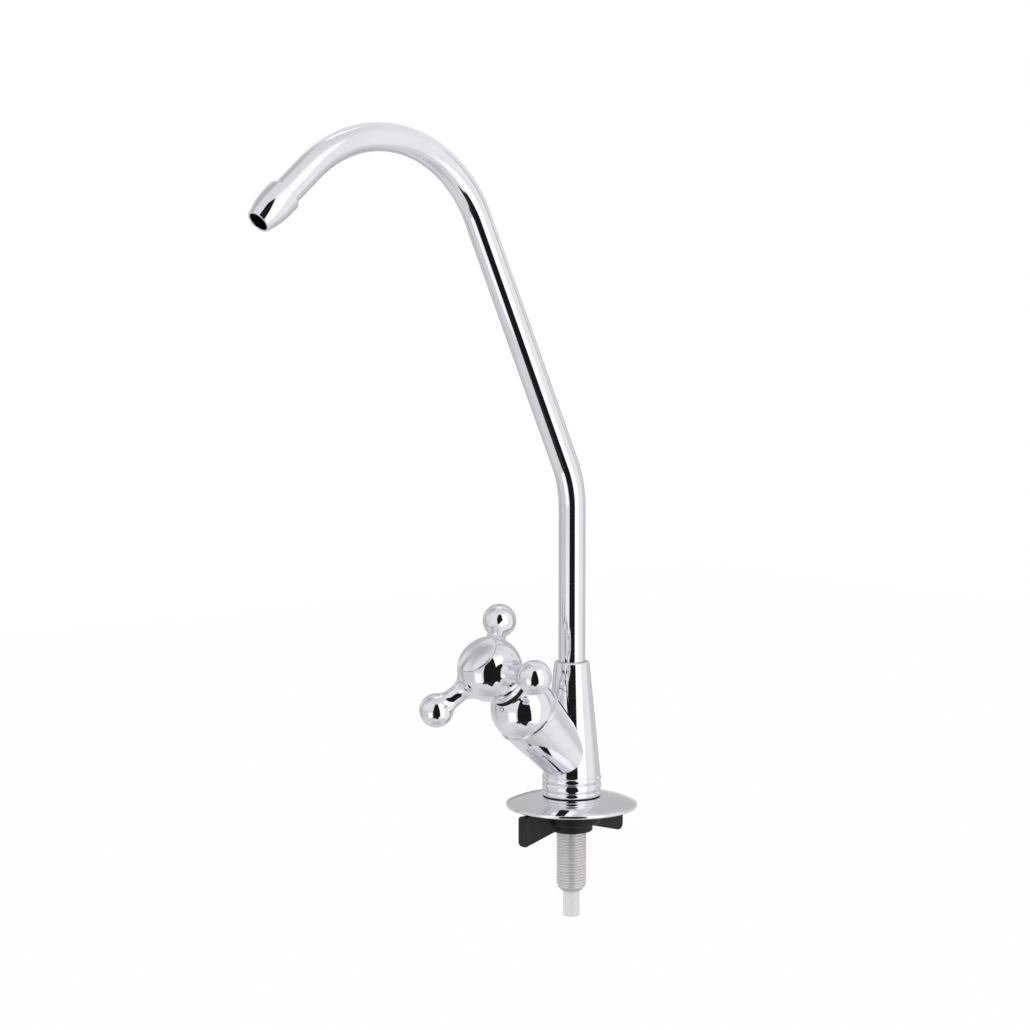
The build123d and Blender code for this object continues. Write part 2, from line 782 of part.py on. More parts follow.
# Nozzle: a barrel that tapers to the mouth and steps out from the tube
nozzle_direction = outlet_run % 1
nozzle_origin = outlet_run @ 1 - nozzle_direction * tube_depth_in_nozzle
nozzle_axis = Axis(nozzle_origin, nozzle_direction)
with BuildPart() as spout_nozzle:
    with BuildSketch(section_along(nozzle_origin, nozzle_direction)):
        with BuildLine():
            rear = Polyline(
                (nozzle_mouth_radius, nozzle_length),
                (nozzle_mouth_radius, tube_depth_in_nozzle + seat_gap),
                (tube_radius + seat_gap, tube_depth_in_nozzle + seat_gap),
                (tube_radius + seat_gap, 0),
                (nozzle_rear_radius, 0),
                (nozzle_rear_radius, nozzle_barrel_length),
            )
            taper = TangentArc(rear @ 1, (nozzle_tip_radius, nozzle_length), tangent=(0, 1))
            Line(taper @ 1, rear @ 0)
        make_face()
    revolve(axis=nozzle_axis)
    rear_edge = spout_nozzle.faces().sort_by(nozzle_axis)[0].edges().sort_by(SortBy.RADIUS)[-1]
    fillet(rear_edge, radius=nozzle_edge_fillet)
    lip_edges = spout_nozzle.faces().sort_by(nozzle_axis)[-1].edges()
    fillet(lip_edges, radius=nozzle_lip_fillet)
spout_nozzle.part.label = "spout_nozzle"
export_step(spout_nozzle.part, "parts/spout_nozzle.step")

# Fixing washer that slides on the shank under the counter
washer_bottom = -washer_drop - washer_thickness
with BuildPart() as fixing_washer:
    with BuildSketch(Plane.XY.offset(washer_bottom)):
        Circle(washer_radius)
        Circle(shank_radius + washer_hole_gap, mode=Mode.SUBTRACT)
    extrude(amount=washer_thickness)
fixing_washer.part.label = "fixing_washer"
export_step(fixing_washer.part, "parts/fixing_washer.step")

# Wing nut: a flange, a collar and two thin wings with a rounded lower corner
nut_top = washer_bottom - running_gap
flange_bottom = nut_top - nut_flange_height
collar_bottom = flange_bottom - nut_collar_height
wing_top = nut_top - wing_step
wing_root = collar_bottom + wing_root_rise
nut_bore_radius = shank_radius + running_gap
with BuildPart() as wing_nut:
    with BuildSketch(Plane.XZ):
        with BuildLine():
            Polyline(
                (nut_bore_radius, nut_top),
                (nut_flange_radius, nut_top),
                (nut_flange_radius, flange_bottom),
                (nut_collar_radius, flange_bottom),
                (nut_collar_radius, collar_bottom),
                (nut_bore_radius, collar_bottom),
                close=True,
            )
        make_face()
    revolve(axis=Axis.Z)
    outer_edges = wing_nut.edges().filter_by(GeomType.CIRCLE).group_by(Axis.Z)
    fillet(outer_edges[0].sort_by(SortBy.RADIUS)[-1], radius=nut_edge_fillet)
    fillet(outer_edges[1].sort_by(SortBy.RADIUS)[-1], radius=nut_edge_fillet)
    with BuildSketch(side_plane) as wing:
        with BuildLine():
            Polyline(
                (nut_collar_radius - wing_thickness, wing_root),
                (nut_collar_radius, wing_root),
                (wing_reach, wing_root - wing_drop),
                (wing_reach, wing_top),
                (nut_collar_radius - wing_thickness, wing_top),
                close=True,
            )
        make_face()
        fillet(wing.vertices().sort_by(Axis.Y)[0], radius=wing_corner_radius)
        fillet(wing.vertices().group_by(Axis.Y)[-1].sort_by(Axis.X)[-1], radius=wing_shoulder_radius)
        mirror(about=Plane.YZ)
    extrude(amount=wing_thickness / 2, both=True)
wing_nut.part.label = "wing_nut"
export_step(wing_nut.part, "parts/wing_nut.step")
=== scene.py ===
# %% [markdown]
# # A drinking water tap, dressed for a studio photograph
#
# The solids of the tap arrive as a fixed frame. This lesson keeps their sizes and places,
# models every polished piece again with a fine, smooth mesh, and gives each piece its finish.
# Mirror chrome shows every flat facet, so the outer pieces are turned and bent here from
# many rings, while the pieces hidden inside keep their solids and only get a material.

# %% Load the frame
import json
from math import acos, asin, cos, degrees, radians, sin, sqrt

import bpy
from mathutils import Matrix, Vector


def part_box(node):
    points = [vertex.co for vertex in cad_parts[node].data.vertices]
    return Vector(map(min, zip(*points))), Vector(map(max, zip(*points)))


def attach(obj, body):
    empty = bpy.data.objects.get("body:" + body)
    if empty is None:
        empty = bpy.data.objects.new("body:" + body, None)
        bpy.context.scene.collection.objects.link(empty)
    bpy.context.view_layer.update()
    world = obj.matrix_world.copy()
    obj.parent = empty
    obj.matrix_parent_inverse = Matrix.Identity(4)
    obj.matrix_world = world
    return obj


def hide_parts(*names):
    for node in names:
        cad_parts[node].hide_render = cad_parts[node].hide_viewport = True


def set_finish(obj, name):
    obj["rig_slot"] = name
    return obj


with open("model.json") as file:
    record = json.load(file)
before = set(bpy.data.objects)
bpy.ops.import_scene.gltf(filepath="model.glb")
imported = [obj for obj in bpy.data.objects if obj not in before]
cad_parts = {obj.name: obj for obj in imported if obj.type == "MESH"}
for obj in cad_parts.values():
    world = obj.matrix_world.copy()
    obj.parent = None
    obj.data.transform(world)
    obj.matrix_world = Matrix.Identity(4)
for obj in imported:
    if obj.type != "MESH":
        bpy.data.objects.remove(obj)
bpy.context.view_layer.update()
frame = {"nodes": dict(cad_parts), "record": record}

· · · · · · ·

Locate each line with the word "objects" and copy it.

    empty = bpy.data.objects.get("body:" + body)
        empty = bpy.data.objects.new("body:" + body, None)
        bpy.context.scene.collection.objects.link(empty)
before = set(bpy.data.objects)
imported = [obj for obj in bpy.data.objects if obj not in before]
        bpy.data.objects.remove(obj)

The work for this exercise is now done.